TASK ->
Take the records below from their first line to the line with "ROUND_STEPS = 24", and restate those lines word for word.
---- EXCERPTED RECORDS
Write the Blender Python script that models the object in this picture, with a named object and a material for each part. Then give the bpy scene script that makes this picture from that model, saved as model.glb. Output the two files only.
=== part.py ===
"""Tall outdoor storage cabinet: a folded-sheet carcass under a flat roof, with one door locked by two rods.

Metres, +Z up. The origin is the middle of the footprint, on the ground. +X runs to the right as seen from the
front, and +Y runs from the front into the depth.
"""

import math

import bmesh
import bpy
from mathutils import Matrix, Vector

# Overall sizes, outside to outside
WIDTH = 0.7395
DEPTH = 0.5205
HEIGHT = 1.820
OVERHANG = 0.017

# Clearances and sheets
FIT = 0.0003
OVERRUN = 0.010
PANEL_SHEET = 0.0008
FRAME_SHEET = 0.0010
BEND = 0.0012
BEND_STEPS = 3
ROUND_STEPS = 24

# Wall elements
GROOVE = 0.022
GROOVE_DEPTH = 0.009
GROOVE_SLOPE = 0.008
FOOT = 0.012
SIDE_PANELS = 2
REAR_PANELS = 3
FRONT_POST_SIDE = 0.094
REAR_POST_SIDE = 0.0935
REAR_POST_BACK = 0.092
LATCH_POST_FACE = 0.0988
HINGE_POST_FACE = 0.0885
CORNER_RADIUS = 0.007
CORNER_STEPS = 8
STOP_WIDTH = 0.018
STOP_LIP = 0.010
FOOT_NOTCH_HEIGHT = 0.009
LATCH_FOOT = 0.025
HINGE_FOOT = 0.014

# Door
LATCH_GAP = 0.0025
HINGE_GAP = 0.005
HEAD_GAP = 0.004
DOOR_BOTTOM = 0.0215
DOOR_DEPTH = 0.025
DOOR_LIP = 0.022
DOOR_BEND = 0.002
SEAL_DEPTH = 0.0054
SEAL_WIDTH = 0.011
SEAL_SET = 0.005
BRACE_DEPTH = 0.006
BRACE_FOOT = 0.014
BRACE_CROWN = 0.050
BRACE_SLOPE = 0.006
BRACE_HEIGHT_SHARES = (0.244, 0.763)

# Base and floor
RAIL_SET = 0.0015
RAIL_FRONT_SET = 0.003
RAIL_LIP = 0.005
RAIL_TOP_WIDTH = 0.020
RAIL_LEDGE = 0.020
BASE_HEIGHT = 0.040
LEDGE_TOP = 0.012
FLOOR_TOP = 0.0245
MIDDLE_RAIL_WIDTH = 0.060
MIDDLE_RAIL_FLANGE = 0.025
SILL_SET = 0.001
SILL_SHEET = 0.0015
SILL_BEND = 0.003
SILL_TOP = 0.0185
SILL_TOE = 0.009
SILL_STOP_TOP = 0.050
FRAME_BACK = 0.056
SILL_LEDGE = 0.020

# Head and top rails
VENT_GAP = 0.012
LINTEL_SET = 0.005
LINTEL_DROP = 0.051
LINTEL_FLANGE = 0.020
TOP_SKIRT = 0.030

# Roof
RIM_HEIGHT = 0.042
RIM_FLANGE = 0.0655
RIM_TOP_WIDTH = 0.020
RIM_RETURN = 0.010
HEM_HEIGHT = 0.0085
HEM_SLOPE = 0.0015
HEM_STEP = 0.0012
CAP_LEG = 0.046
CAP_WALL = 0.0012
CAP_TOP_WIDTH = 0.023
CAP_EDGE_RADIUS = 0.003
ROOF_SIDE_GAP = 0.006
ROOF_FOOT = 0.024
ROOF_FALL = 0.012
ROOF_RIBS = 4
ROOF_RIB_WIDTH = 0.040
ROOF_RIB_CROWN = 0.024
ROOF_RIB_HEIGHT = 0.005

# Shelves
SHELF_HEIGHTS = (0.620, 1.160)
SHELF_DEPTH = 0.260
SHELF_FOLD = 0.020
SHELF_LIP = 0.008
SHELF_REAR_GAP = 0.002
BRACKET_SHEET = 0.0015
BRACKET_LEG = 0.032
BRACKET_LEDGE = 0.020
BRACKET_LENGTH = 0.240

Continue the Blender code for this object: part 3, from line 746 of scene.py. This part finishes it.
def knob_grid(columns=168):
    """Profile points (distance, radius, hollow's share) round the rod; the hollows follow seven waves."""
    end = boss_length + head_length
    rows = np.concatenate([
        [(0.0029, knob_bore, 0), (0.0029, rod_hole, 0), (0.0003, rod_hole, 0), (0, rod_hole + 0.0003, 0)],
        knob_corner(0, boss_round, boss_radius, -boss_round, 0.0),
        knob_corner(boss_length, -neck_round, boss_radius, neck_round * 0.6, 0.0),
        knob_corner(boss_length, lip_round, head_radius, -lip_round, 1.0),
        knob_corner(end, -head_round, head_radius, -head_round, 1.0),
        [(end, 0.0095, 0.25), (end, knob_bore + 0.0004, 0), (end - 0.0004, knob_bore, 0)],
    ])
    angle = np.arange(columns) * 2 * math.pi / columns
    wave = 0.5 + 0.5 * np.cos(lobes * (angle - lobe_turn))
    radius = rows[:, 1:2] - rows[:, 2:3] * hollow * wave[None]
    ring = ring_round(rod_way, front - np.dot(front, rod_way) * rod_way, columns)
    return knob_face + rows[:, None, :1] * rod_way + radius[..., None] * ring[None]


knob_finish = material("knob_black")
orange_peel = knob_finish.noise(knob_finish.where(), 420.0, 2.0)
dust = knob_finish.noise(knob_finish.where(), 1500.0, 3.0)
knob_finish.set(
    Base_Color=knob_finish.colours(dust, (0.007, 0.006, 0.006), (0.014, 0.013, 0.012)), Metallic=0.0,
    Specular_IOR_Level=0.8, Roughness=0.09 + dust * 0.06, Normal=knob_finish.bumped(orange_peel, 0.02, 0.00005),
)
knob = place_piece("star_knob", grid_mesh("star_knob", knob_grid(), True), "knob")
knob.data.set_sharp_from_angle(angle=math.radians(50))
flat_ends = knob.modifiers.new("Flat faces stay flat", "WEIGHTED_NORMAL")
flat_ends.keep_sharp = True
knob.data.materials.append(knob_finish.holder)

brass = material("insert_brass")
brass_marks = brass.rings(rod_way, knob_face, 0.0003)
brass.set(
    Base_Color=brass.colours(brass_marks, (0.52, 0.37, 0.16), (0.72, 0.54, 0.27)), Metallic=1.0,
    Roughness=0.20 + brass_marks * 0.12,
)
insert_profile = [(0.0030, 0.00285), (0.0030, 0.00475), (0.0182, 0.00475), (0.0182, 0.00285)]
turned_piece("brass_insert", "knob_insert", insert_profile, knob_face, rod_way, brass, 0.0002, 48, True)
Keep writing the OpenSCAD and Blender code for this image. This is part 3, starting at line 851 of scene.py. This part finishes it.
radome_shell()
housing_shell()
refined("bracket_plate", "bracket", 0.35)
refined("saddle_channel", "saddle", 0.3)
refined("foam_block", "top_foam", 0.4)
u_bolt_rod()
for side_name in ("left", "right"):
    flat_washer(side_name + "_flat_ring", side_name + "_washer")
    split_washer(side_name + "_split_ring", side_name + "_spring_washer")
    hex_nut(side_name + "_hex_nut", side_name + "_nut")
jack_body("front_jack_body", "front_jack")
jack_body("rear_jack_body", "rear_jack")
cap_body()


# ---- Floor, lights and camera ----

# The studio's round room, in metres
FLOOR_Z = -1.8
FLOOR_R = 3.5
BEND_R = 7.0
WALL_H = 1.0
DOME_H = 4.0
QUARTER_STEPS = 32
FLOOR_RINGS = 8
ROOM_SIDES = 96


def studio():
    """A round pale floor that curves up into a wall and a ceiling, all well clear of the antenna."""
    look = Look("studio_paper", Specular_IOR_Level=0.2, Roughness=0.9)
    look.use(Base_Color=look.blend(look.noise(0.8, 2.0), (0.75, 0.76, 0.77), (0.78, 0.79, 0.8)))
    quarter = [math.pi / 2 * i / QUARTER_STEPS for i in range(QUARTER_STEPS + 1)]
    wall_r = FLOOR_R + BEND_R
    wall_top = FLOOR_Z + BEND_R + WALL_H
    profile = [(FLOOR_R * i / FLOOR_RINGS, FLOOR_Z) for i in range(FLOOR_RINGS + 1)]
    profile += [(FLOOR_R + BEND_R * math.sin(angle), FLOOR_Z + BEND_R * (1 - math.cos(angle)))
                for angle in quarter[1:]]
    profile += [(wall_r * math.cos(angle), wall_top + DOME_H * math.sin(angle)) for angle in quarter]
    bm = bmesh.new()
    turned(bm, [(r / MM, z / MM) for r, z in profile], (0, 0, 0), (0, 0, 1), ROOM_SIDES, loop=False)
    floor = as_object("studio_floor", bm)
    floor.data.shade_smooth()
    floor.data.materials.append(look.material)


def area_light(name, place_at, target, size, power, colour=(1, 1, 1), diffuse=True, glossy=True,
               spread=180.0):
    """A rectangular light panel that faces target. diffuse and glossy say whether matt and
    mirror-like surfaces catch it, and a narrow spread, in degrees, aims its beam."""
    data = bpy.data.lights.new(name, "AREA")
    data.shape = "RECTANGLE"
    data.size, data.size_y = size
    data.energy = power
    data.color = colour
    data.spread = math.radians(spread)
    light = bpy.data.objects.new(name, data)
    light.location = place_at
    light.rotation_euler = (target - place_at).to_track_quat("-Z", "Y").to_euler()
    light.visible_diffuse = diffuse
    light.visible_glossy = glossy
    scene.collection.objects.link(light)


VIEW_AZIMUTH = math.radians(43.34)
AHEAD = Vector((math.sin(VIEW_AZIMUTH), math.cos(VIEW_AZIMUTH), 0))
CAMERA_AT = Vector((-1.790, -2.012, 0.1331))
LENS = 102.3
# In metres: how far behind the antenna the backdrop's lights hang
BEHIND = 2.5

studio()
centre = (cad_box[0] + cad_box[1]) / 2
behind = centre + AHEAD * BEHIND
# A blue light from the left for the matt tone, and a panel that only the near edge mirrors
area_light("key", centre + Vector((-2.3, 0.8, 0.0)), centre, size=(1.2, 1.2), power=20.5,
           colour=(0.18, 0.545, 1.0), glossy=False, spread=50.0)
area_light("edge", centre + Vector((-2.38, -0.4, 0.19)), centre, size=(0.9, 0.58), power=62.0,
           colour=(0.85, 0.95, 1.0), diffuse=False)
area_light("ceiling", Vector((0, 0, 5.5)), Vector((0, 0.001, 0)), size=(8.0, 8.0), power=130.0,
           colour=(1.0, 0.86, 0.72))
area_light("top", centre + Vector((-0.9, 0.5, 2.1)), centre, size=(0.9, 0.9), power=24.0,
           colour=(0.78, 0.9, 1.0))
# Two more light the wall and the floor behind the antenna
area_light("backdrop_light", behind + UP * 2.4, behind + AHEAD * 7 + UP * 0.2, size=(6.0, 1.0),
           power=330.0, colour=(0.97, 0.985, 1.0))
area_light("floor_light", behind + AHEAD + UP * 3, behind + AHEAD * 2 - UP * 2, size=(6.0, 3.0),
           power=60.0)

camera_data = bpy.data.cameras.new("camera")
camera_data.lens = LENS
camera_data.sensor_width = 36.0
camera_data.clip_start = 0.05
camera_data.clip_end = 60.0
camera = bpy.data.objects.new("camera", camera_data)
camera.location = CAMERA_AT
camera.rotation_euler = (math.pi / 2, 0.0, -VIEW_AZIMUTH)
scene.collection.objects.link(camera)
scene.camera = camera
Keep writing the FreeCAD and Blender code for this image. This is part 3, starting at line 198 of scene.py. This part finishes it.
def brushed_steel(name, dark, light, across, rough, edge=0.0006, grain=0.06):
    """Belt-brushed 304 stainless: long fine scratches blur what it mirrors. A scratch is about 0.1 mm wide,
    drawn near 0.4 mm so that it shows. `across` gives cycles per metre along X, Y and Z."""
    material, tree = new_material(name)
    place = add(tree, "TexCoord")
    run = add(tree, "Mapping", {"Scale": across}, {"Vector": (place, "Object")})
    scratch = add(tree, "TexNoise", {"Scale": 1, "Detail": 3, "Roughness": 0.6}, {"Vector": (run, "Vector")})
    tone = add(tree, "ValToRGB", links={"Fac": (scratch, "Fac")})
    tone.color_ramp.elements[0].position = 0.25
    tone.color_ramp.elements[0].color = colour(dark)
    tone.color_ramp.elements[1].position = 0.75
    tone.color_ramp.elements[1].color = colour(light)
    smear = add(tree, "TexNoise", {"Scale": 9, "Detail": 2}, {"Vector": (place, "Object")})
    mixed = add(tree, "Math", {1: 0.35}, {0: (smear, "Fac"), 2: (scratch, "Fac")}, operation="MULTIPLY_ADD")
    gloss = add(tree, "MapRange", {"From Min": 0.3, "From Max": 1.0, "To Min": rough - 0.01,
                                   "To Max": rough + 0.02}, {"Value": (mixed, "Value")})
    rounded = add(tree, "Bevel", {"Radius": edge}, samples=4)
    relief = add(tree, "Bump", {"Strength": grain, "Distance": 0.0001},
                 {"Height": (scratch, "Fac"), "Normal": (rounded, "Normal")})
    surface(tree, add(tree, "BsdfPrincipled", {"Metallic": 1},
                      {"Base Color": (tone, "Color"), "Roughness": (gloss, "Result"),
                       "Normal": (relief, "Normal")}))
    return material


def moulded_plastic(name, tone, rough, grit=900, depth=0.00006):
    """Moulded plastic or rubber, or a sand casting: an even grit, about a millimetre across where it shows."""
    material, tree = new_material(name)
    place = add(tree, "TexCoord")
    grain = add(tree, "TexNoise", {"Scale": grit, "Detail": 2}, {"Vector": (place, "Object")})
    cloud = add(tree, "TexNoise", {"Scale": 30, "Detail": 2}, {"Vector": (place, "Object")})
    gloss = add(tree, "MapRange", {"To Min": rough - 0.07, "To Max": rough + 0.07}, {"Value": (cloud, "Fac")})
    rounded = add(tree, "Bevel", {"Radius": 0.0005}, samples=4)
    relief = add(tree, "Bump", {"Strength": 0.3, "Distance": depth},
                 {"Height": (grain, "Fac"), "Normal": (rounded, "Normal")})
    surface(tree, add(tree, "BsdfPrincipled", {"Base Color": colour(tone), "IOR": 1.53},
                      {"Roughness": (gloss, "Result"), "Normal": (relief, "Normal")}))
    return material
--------
CORRECT OUTPUT ->
Write the Blender Python script that models the object in this picture, with a named object and a material for each part. Then give the bpy scene script that makes this picture from that model, saved as model.glb. Output the two files only.
=== part.py ===
"""Tall outdoor storage cabinet: a folded-sheet carcass under a flat roof, with one door locked by two rods.

Metres, +Z up. The origin is the middle of the footprint, on the ground. +X runs to the right as seen from the
front, and +Y runs from the front into the depth.
"""

import math

import bmesh
import bpy
from mathutils import Matrix, Vector

# Overall sizes, outside to outside
WIDTH = 0.7395
DEPTH = 0.5205
HEIGHT = 1.820
OVERHANG = 0.017

# Clearances and sheets
FIT = 0.0003
OVERRUN = 0.010
PANEL_SHEET = 0.0008
FRAME_SHEET = 0.0010
BEND = 0.0012
BEND_STEPS = 3
ROUND_STEPS = 24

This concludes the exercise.